On May 8, thirty or so residents attended an environmental scoping meeting to address the noise, traffic, and parking that will flood the neighborhood as a result of night games and additional night events at the high school's newly renovated field.
Oddly enough; the lights have already been constructed and the renovations to the athletic field are complete. The renovations to the athletic facilties and the installation of light towers, which alone cost aproximately $800,000, were included in a larger project paid for with Proposition S funds.
The problem, say residents and ruled appellant court judges in a March 26 decision, is San Diego Unified School District failed to conduct the sufficient environmental analysis of the impacts to the neighborhood in regards to light, noise, traffic, and parking. In addition, judges determined that the 90-plus-foot light towers do not fall under the list of improvements authorized by Proposition S.
So now officials from San Diego Unified School District have asked their consultants to revisit the issue and conduct a proper environmental review of the project.
"The Court of Appeal ruled that the district did not perform sufficient environmental review of parking and traffic issues," stated Communications Supervisor for San Diego Unified, Cynthia Reed-Porter in a May 7 email. "In the interest of saving time and money, the district is conducting a focused Environmental Impact Report on those two specific issues, with the scoping meeting as a first step."
But residents are once again crying foul, saying the district is again trying to step outside the lines of the court in order to push the project through once and for all and avoid the possibility of having to take down the lights.
"The District's comment that it wants to 'save time and money' through some abbreviated or 'focused' environmental review is both incorrect, as a matter of law, and offensive," reads a statement from the attorney representing the residents, Craig Sherman.
"The amount of time and money that has been spent in this matter is a tremendous waste of taxpayer dollars, and which is something that should never have occurred had the District performed the EIR it said it was going to do before it decided to short-shrift the law and the public by performing a mitigated negative declaration instead."
Sherman interprets the court's ruling to say much more than an abbreviated environmental review of the impacts to parking and traffic that will arrive in Talmadge during night games. He believes the district should conduct a complete environmental impact review.
"Based on the illegal use of funds spent on the stadium lighting and based on the fact that Court of Appeal is ordering the project's approval be rescinded, it cannot be said the project - as it is now built - is legally or factually a fait acompli that will remain in its current form. Only time will tell if this might be so."
Of course there are some who accuse the neighbors of NIMBY'ism. At yesterday's meeting, City Heights resident and track coach Elizabeth Tate, said the neighbors do not want to work with the school and that the district should do anything in its power to push the improvements through, including the lighting.
"Ninety-eight percent of Talmadge residents don't send their children to Hoover. They don't want to work with the school. They need to start. These residents should try and establish a relationship with these kids and this school. After all, Hoover was here long before they came."

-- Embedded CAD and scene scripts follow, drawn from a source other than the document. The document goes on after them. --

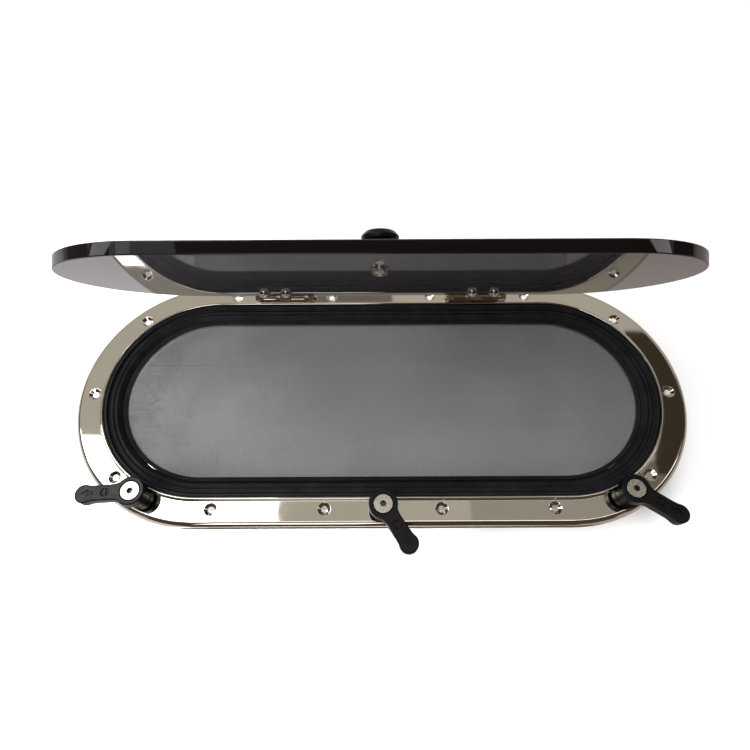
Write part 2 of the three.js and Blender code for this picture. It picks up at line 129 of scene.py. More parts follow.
LID_RADIUS = 92.6
LID_EDGE = 0.9
LID_INSIDE = -0.3
LID_THICK = 10
LID_OUTSIDE = LID_INSIDE + LID_THICK

HINGE_X = {"left": -98.8, "right": 98.8}
PIN_Y = 111.3
PIN_Z = 6.1
PIN_RADIUS = 2.2
PIN_HEAD = 3.6
BORE_RADIUS = 2.5
EAR_RADIUS = 4.8
KNUCKLE_RADIUS = 4.2
HINGE_HALF = 30
EAR_WIDTH = 6
MIDDLE_LUG = 5
ARM_PLAY = 2.6
FOOT = (102.6, 106.6)  # the frame leaf's bar, along Y
LUG_FRONT = 103.2
LUG_BACK = 116.5
LEAF_HALF = 28
LEAF_FRONT = 62
LEAF_BACK = 108.3
GASKET_BACK = 91
PLATE = 2.5
GASKET = (LID_OUTSIDE + GAP, LID_OUTSIDE + GAP + 1)
LEAF = (GASKET[1] + GAP, GASKET[1] + GAP + PLATE)

BOLT_X = {"left": (-12.4, 8.8), "right": (12.4, -8.8)}
BOLT_Y = 76.5
LID_BOLT_RADIUS = 2.5
LID_BOLT_HOLE = 2.8
LID_BOLT_END = LID_INSIDE - 2.6
LID_BOLT_PITCH = 0.8
LID_BOLT_HEAD = (4.7, 2.6)  # radius and height
LID_BOLT_SOCKET = 3
DOME_NUT_RADIUS = 5.5
DOME_NUT_HEIGHT = 4.6
DOME_NUT_DEPTH = 3.2

DOG_BORE = 5.8
DOG_BASE_RADIUS = 10.3
DOG_BASE_FLAT = 7.05
DOG_BASE_TOP = 8.6
DOG_WASHER = (8.9, 9.7)
DOG_WASHER_RADIUS = 9.4
BUSH_RADIUS = 5.4
LEVER_BASE = 10
LEVER_TOP = 20.5
BUSH_TOP = LEVER_TOP - 5.4
HEAD_RADIUS = 12.3
TIP_RADIUS = 8.0
TIP_REACH = 38
WAIST = 6.8
DOG_PATH = 109.5
DOG_TURN = 26.9  # the end dogs' place round the ends, in degrees
DOG_BOLT = 4
DOG_BOLT_PITCH = 1.25
DOG_BOLT_END = -5.8
DOG_BOLT_TOP = LEVER_TOP - 0.4
DOG_HEAD = 8
SOCKET_FLATS = 5
SOCKET_DEPTH = 3.6
# how far below a dog bolt's top the painted shade in its socket lies
SOCKET_SHADE_DEPTH = 2.2
DOG_NUT_FLATS = 13
DOG_NUT_HEIGHT = 3
MARK_X = 20.6  # along the lever's arm
LEVER_ANGLE = {"left": 184, "centre": -57, "right": -34}
BASE_ANGLE = {"left": -DOG_TURN, "centre": 0, "right": DOG_TURN}

KNOB_Y = -44.6
KNOB_FOOT = LID_OUTSIDE + GAP
KNOB_ROOF = KNOB_FOOT + 12  # the end of the hole for its stud
STUD_RADIUS = 3
STUD_PITCH = 1
WASHER_RADIUS = 6.5
WASHER_TOP = LID_INSIDE - GAP
WASHER_THICK = 1
KNOB_NUT_TOP = WASHER_TOP - WASHER_THICK - GAP
KNOB_NUT_FLATS = 10
KNOB_NUT_HEIGHT = 3.2

# ------------------------------------------------------------------ the cloth's pattern, in metres

WEAVE_PITCH = 0.0007
WEAVE_THREAD = 0.52  # a thread's width as a share of the pitch
FOLD_WIDTH = 0.0014

# ------------------------------------------------------------------ outlines


def arc(centre, radius, start, end, steps):
    """Points on a circle, from one angle to another, in degrees."""
    angles = [math.radians(start + (end - start) * k / steps) for k in range(steps + 1)]
    return [(centre[0] + radius * math.cos(a), centre[1] + radius * math.sin(a)) for a in angles]


def fillet(corners, steps=4, closed=True):
    """An outline whose corners (a, b, radius) are rounded, each by its own radius."""
    points = []
    count = len(corners)
    for i, (a, b, radius) in enumerate(corners):
        here = Vector((a, b))
        if radius <= 0 or (not closed and i in (0, count - 1)):
            points.append((a, b))
            continue
        to_last = (Vector(corners[i - 1][:2]) - here).normalized()
        to_next = (Vector(corners[(i + 1) % count][:2]) - here).normalized()
        half = to_last.angle(to_next) / 2
        centre = here + (to_last + to_next).normalized() * (radius / math.sin(half))
        reach = radius / math.tan(half)
        first = here + to_last * reach - centre
        last = here + to_next * reach - centre
        turn = first.angle_signed(last)
        for k in range(steps + 1):
            angle = math.atan2(first.y, first.x) - turn * k / steps
            points.append((centre.x + radius * math.cos(angle),
                           centre.y + radius * math.sin(angle)))
    return points


def box_profile(inner, outer, low, high, radius):
    """A rectangle of radii and heights with rounded corners."""
    return fillet([(inner, low, radius), (outer, low, radius), (outer, high, radius),
                   (inner, high, radius)])


def bezier(start, first, second, end, steps):
    """Points of a cubic curve after its start."""
    points = []
    for k in range(1, steps + 1):
        t = k / steps
        u = 1 - t
        weights = (u ** 3, 3 * u * u * t, 3 * u * t * t, t ** 3)
        points.append(tuple(sum(w * p[i] for w, p in zip(weights, (start, first, second, end)))
                            for i in (0, 1)))
    return points


THREAD_DEPTH = 0.45  # as a share of the pitch
THREAD_ROOT = 0.08


def threaded(radius, low, high, pitch):
    """A screw's side as a profile of (radius, height) from low to high, with ridges."""
    turns = max(1, int((high - low) / pitch))
    step = (high - low) / turns
    points = []
    for k in range(turns):
        points.append((radius - THREAD_DEPTH * pitch, low + step * (k + THREAD_ROOT)))
        points.append((radius, low + step * (k + 0.5)))
    points.append((radius - THREAD_DEPTH * pitch, high - THREAD_ROOT * step))
    return points


# ------------------------------------------------------------------ meshes


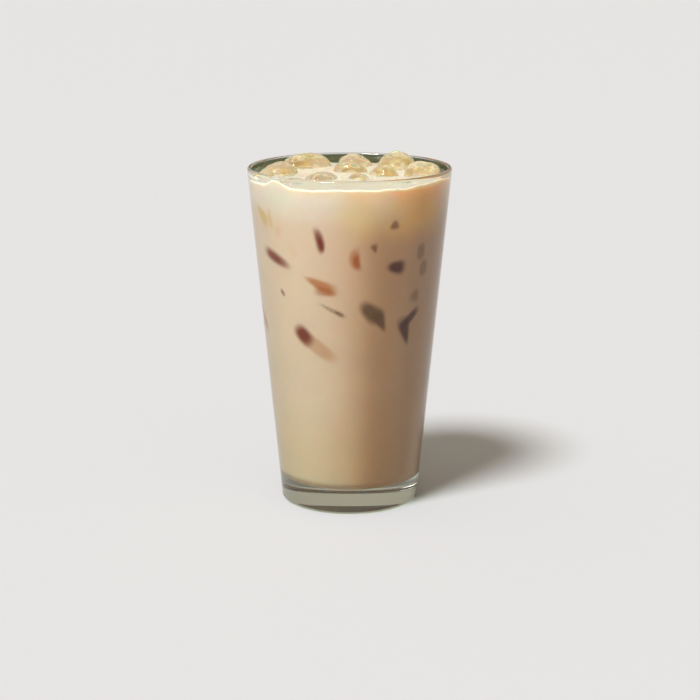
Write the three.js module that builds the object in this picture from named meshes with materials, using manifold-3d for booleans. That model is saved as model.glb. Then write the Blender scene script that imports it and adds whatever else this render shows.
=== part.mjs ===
// An iced chai latte in a straight-sided 16 oz mixing glass, filled nearly to the brim, with
// melting ice cubes standing out of the drink.
//
// Millimetres, +Z up. The origin is the centre of the glass's foot, on the surface that it stands
// on, and -Y is the front.

import * as THREE from "three";
import { mergeVertices } from "three/addons/utils/BufferGeometryUtils.js";
import Module from "manifold-3d";

const wasm = await Module();
wasm.setup();

// Driving dimensions of the glass
const GLASS_HEIGHT = 149;
const FOOT_RADIUS = 30.4;
const RIM_RADIUS = 44.45;
const RIM_WALL = 2.3;
const FOOT_WALL = 3.2;
const FLOOR_HEIGHT = 11; // the thick base, up to the inside floor
const FLOOR_FILLET = 4;
const HEEL_RADIUS = 1.8;
const PUNT_RADIUS = 26.5; // the shallow hollow under the foot
const PUNT_DEPTH = 1.1;

// Driving dimensions of the drink
const DRINK_LEVEL = 144.1;
const GAP = 0.3; // between the drink and what it touches
const WALL_CLIMB_REACH = 2.2; // how far from the glass the creeping froth dies away
const ICE_CLIMB_REACH = 3.2; // how far from the ice it does
const FROTH_WAVE = 0.12;

// How high the froth creeps up the glass: a little all round, and more at these headings. spread
// is the angle over which the extra height falls away.
const WALL_CLIMB = 0.35;
const WALL_CLIMBS = [
  { heading: -90, height: 0.7, spread: 42 },
  { heading: -137, height: 2.2, spread: 8 },
  { heading: -30, height: 2.0, spread: 20 },
];

// Fineness of the faceted surfaces
const TURN_SEGMENTS = 80;
const SURFACE_RINGS = 12;
const ICE_DETAIL = 3;

// The ice cubes that stand out of the drink. at is the middle of the cube seen from above, top the
// height of its highest point, size its width, depth and height before melting rounded it, tip its
// lean about X, its roll about Y and its heading about Z, and climb how far the froth rises on it.
const ICE = [
  { name: "left", at: [-31, 1.2], top: 150.4, size: [18, 17, 19], tip: [8, -14, 8], climb: 1.6 },
  { name: "back_left", at: [-19.2, 21.4], top: 151.5, size: [24, 17, 21], tip: [-10, 5, 22], climb: 1.7 },
  { name: "back", at: [1.9, 26.3], top: 150.5, size: [16.5, 15, 18], tip: [12, 10, 4], climb: 1.6 },
  { name: "back_right", at: [20.1, 20.4], top: 152.3, size: [19, 17, 22], tip: [12, 5, 58], climb: 1.8 },
  { name: "right", at: [31.2, -1.2], top: 151.4, size: [16, 16, 19], tip: [6, 10, 80], climb: 1.7 },
  { name: "centre", at: [0.7, 9.4], top: 150.1, size: [17, 14, 18], tip: [-6, 8, 6], climb: 1.3 },
  { name: "middle", at: [14.9, 0.3], top: 149.2, size: [12, 13, 16], tip: [-16, 10, 30], climb: 1.1 },
  { name: "centre_left", at: [-11.2, -9], top: 147.9, size: [18, 17, 18], tip: [18, 14, 33], climb: 0.9 },
  { name: "centre_right", at: [4.4, -7], top: 146.9, size: [10, 12, 13], tip: [8, -12, 20], climb: 0.7 },
  { name: "front_left", at: [-23.9, -22.7], top: 147.3, size: [14, 14, 17], tip: [9, -8, 45], climb: 0.8 },
  { name: "front_right", at: [20.4, -21.6], top: 146.6, size: [17, 15, 17], tip: [-8, 14, 36], climb: 0.7 },
];
const ICE_SQUARENESS = 2.6; // 2 is a ball, and higher is nearer to a box
const MELT_RIPPLE = 0.028; // share of the radius by which melting has waved each face

// A repeatable stream of numbers from 0 to 1.
function randomStream(seed) {
  let state = seed >>> 0;
  return () => {
    state = (state + 0x6d2b79f5) >>> 0;
    let t = state;
    t = Math.imul(t ^ (t >>> 15), t | 1);
    t ^= t + Math.imul(t ^ (t >>> 7), t | 61);
    return ((t ^ (t >>> 14)) >>> 0) / 4294967296;
  };
}

// Radius of the outside of the glass at a height.
function outerRadius(z) {
  return FOOT_RADIUS + ((RIM_RADIUS - FOOT_RADIUS) * z) / GLASS_HEIGHT;
}

// Radius of the inside of the glass at a height: the wall thins towards the rim.
function innerRadius(z) {
  const share = (z - FLOOR_HEIGHT) / (GLASS_HEIGHT - FLOOR_HEIGHT);
  return outerRadius(z) - FOOT_WALL - (RIM_WALL - FOOT_WALL) * share;
}

// Points along an arc, from one angle to another in degrees, ends included.
function arcPoints(cx, cy, radius, from, to, steps) {
  return Array.from({ length: steps + 1 }, (_, i) => {
    const a = THREE.MathUtils.degToRad(from + ((to - from) * i) / steps);
    return new THREE.Vector2(cx + radius * Math.cos(a), cy + radius * Math.sin(a));
  });
}

// The inside floor, its fillet and the foot of the inside wall, moved inwards by a gap.
function floorAndFillet(gap) {
  const floor = FLOOR_HEIGHT + gap;
  const centreZ = floor + FLOOR_FILLET;
  const centreR = innerRadius(centreZ) - gap - FLOOR_FILLET;
  return [new THREE.Vector2(0, floor), ...arcPoints(centreR, centreZ, FLOOR_FILLET, -90, 0, 4)];
}

// Turns a closed profile of radius and height about the upright axis.
function turned(profile) {
  const geometry = new THREE.LatheGeometry(profile, TURN_SEGMENTS);
  geometry.rotateX(Math.PI / 2);
  return geometry;
}

// The tumbler: punt, heel, straight outer wall, round rim, inner wall and thick floor.
function glassGeometry() {
  const rimRadius = RIM_WALL / 2;
  const rimCentreR = RIM_RADIUS - rimRadius;
  const profile = [
    new THREE.Vector2(0, PUNT_DEPTH),
    new THREE.Vector2(PUNT_RADIUS * 0.7, PUNT_DEPTH * 0.7),
    new THREE.Vector2(PUNT_RADIUS, 0),
    ...arcPoints(FOOT_RADIUS - HEEL_RADIUS, HEEL_RADIUS, HEEL_RADIUS, -90, 0, 3),
    ...arcPoints(rimCentreR, GLASS_HEIGHT - rimRadius, rimRadius, 0, 180, 6),
    ...floorAndFillet(0).reverse(),
  ];
  return turned(profile);
}

// Half the size of an ice cube in a direction, as a rounded box whose faces melting has waved.
function iceRadius(direction, halfSize, waves) {
  const terms = ["x", "y", "z"].map((axis, i) => Math.abs(direction[axis] / halfSize[i]) ** ICE_SQUARENESS);
  const box = (terms[0] + terms[1] + terms[2]) ** (-1 / ICE_SQUARENESS);
  const ripple = waves.reduce((sum, wave) => sum + Math.sin(direction.dot(wave.along) + wave.phase), 0);
  return box * (1 + MELT_RIPPLE * ripple);
}

// An ice cube in place, grown outwards by a margin, as a geometry of shared vertices.
function iceGeometry(cube, index, grow) {
  const draw = randomStream(17 + 101 * index);
  const waves = [2.6, 3.4, 4.5].map((pace) => ({
    along: new THREE.Vector3(draw() - 0.5, draw() - 0.5, draw() - 0.5).normalize().multiplyScalar(pace),
    phase: draw() * Math.PI * 2,
  }));
  const halfSize = cube.size.map((length) => length / 2);
  const geometry = sharedVertices(new THREE.IcosahedronGeometry(1, ICE_DETAIL));
  const position = geometry.getAttribute("position");
  const tip = new THREE.Euler(...cube.tip.map(THREE.MathUtils.degToRad), "ZYX");
  const vertex = new THREE.Vector3();
  let highest = -Infinity;
  for (let i = 0; i < position.count; i++) {
    vertex.fromBufferAttribute(position, i).normalize();
    const radius = iceRadius(vertex, halfSize, waves);
    const bare = vertex.clone().multiplyScalar(radius).applyEuler(tip);
    highest = Math.max(highest, bare.z);
    vertex.multiplyScalar(radius + grow).applyEuler(tip);
    position.setXYZ(i, vertex.x, vertex.y, vertex.z);
  }
  geometry.translate(...cube.at, cube.top - highest);
  return geometry;
}

// How high the froth creeps up the glass at a heading in degrees.
function wallClimb(heading) {
  return WALL_CLIMBS.reduce((climb, extra) => {
    const off = ((heading - extra.heading + 540) % 360) - 180;
    return climb + extra.height * Math.exp(-((off / extra.spread) ** 2));
  }, WALL_CLIMB);
}

// How high the froth stands at a point of the drink's surface: it creeps up the glass and the ice.
function surfaceHeight(x, y) {
  const fromWall = Math.max(0, innerRadius(DRINK_LEVEL) - GAP - Math.hypot(x, y));
  const heading = THREE.MathUtils.radToDeg(Math.atan2(y, x));
  let climb = wallClimb(heading) * Math.exp(-fromWall / WALL_CLIMB_REACH);
  for (const cube of ICE) {
    const fromIce = Math.max(0, Math.hypot(x - cube.at[0], y - cube.at[1]) - 0.46 * cube.size[0]);
    climb = Math.max(climb, cube.climb * Math.exp(-fromIce / ICE_CLIMB_REACH));
  }
  const wave = FROTH_WAVE * (Math.sin(0.31 * x + 0.9) * Math.cos(0.27 * y) + Math.sin(0.17 * x - 0.23 * y));
  return DRINK_LEVEL + climb + wave;
}

// The drink before the ice is cut out of it: it fills the glass up to its wavy surface.
function drinkGeometry() {
  const wallAtLevel = innerRadius(DRINK_LEVEL) - GAP;
  const rings = Array.from({ length: SURFACE_RINGS + 1 }, (_, i) => 1 - (i / SURFACE_RINGS) ** 1.5);
  const profile = [
    ...floorAndFillet(GAP),
    ...rings.map((share) => new THREE.Vector2(wallAtLevel * share, DRINK_LEVEL)),
  ];
  const geometry = turned(profile);
  const position = geometry.getAttribute("position");
  for (let i = 0; i < position.count; i++) {
    const [x, y, z] = [position.getX(i), position.getY(i), position.getZ(i)];
    if (Math.abs(z - DRINK_LEVEL) > 1e-3) continue;
    const height = surfaceHeight(x, y);
    const radius = Math.hypot(x, y);
    const atWall = radius > wallAtLevel - 1e-3;
    const spread = atWall ? (innerRadius(height) - GAP) / radius : 1;
    position.setXYZ(i, x * spread, y * spread, height);
  }
  return geometry;
}

// The same surface with each vertex held once, so that it can be cut and joined.
function sharedVertices(geometry) {
  const plain = geometry.index ? geometry.toNonIndexed() : geometry.clone();
  plain.deleteAttribute("normal");
  plain.deleteAttribute("uv");
  return mergeVertices(plain, 1e-3);
}

function solidOf(geometry) {
  const merged = sharedVertices(geometry);
  const vertProperties = merged.getAttribute("position").array;
  const triVerts = new Uint32Array(merged.index.array);
  return new wasm.Manifold(new wasm.Mesh({ numProp: 3, vertProperties, triVerts }));
}

function geometryOf(solid) {
  const mesh = solid.getMesh();
  const geometry = new THREE.BufferGeometry();
  geometry.setAttribute("position", new THREE.BufferAttribute(new Float32Array(mesh.vertProperties), 3));
  geometry.setIndex(new THREE.BufferAttribute(new Uint32Array(mesh.triVerts), 1));
  geometry.computeVertexNormals();
  return geometry;
}

// The drink with a pocket for each ice cube.
function pocketedDrink() {
  return ICE.reduce(
    (drink, cube, index) => drink.subtract(solidOf(iceGeometry(cube, index, GAP))),
    solidOf(drinkGeometry()),
  );
}

const clearGlass = new THREE.MeshStandardMaterial({
  color: 0xe9efe9,
  roughness: 0.03,
  metalness: 0,
  transparent: true,
  opacity: 0.3,
});
const milkyTea = new THREE.MeshStandardMaterial({ color: 0xd3b491, roughness: 0.3, metalness: 0 });
const meltingIce = new THREE.MeshStandardMaterial({
  color: 0xe6dcb9,
  roughness: 0.08,
  metalness: 0,
  transparent: true,
  opacity: 0.75,
});

function named(name, geometry, material) {
  const mesh = new THREE.Mesh(geometry, material);
  mesh.name = name;
  return mesh;
}

const latte = new THREE.Group();
latte.name = "iced_chai_latte";
latte.add(named("glass", glassGeometry(), clearGlass));
latte.add(named("drink", geometryOf(pocketedDrink()), milkyTea));
ICE.forEach((cube, index) => latte.add(named(`ice_${cube.name}`, iceGeometry(cube, index, 0), meltingIce)));

export default latte;
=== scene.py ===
import logging
import math
import random
from dataclasses import dataclass, field
from enum import Enum

import bmesh
import bpy
import numpy as np
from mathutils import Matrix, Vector, noise


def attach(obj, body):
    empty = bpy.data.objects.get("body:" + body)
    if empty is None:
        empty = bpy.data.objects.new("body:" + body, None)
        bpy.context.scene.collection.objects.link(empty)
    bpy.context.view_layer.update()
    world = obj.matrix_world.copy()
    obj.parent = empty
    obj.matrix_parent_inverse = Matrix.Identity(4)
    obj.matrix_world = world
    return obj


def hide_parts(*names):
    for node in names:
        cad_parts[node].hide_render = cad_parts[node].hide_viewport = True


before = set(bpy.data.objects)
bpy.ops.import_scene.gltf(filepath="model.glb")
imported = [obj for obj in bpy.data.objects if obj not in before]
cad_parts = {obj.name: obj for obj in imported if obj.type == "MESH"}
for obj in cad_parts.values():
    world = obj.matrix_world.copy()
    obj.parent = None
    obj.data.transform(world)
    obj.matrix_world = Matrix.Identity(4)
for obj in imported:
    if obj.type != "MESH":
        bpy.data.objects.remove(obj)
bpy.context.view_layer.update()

# An iced chai latte in a straight-sided mixing glass, dressed around its fixed solids. Sizes are
# in millimetres until a mesh is made, and headings are degrees about the upright axis, with -90
# at the front.

MM = 0.001
LOG = logging.getLogger("iced_chai_latte")

# Each seed moves the noise by this much along x, y and z, so that no two cubes melt alike.
SEED_SHIFT = np.array([3.1, 1.7, 0.0])


def linear(hex_colour: str) -> tuple[float, float, float, float]:
    """Turns an sRGB hex colour into the linear colour that a shader takes.

    Args:
        hex_colour: Six hex digits after a hash sign.

    Returns:
        Linear red, green and blue, and an alpha of 1.
    """
    channels = [int(hex_colour[i : i + 2], 16) / 255 for i in (1, 3, 5)]
    return (*(c / 12.92 if c <= 0.04045 else ((c + 0.055) / 1.055) ** 2.4 for c in channels), 1.0)


def colour_row(hex_colour: str) -> np.ndarray:
    """Returns an sRGB hex colour as a linear row of red, green, blue and alpha."""
    return np.array(linear(hex_colour))


def add_node(
    tree: bpy.types.NodeTree, kind: str, inputs: dict | None = None, **settings: object
) -> bpy.types.Node:
    """Adds a node with its settings, values and links.

    Args:
        tree: The shader or geometry tree that gets the node.
        kind: The node's type, such as "ShaderNodeMix".
        inputs: Socket names or numbers, each with a value or with the socket that feeds it.
        settings: Properties of the node itself.

    Returns:
        The new node.
    """
    node = tree.nodes.new(kind)
    for name, value in settings.items():
        setattr(node, name, value)
    for key, value in (inputs or {}).items():
        if isinstance(value, bpy.types.NodeSocket):
            tree.links.new(value, node.inputs[key])
        else:
            node.inputs[key].default_value = value
    return node


def new_material(name: str) -> tuple[bpy.types.Material, bpy.types.NodeTree]:
    """Makes a material with an empty node tree and returns both."""
    material = bpy.data.materials.new(name)
    material.use_nodes = True
    material.node_tree.nodes.clear()
    return material, material.node_tree


def place_mesh(name: str, mesh: bpy.types.Mesh) -> bpy.types.Object:
    """Puts a mesh in the scene as an object at the origin and returns the object."""
    piece = bpy.data.objects.new(name, mesh)
    bpy.context.scene.collection.objects.link(piece)
    return piece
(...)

The scoping meeting is just the first step in the process. Additional meetings will be announced as the process moves forward.
Disclosure: I am a property owner in Talmadge but live to the east of the school and moved here after any renovations took place.
It wasn't the first time that dozens of Talmage residents took seats inside Hoover High School auditorium to discuss the newly erected stadium lights and it won't be the last.
On May 8, thirty or so residents attended an environmental scoping meeting to address the noise, traffic, and parking that will flood the neighborhood as a result of night games and additional night events at the high school's newly renovated field.
Oddly enough; the lights have already been constructed and the renovations to the athletic field are complete. The renovations to the athletic facilties and the installation of light towers, which alone cost aproximately $800,000, were included in a larger project paid for with Proposition S funds.
The problem, say residents and ruled appellant court judges in a March 26 decision, is San Diego Unified School District failed to conduct the sufficient environmental analysis of the impacts to the neighborhood in regards to light, noise, traffic, and parking. In addition, judges determined that the 90-plus-foot light towers do not fall under the list of improvements authorized by Proposition S.
So now officials from San Diego Unified School District have asked their consultants to revisit the issue and conduct a proper environmental review of the project.
"The Court of Appeal ruled that the district did not perform sufficient environmental review of parking and traffic issues," stated Communications Supervisor for San Diego Unified, Cynthia Reed-Porter in a May 7 email. "In the interest of saving time and money, the district is conducting a focused Environmental Impact Report on those two specific issues, with the scoping meeting as a first step."
But residents are once again crying foul, saying the district is again trying to step outside the lines of the court in order to push the project through once and for all and avoid the possibility of having to take down the lights.
"The District's comment that it wants to 'save time and money' through some abbreviated or 'focused' environmental review is both incorrect, as a matter of law, and offensive," reads a statement from the attorney representing the residents, Craig Sherman.
"The amount of time and money that has been spent in this matter is a tremendous waste of taxpayer dollars, and which is something that should never have occurred had the District performed the EIR it said it was going to do before it decided to short-shrift the law and the public by performing a mitigated negative declaration instead."
Sherman interprets the court's ruling to say much more than an abbreviated environmental review of the impacts to parking and traffic that will arrive in Talmadge during night games. He believes the district should conduct a complete environmental impact review.
"Based on the illegal use of funds spent on the stadium lighting and based on the fact that Court of Appeal is ordering the project's approval be rescinded, it cannot be said the project - as it is now built - is legally or factually a fait acompli that will remain in its current form. Only time will tell if this might be so."
Of course there are some who accuse the neighbors of NIMBY'ism. At yesterday's meeting, City Heights resident and track coach Elizabeth Tate, said the neighbors do not want to work with the school and that the district should do anything in its power to push the improvements through, including the lighting.
"Ninety-eight percent of Talmadge residents don't send their children to Hoover. They don't want to work with the school. They need to start. These residents should try and establish a relationship with these kids and this school. After all, Hoover was here long before they came."
The scoping meeting is just the first step in the process. Additional meetings will be announced as the process moves forward.
Disclosure: I am a property owner in Talmadge but live to the east of the school and moved here after any renovations took place.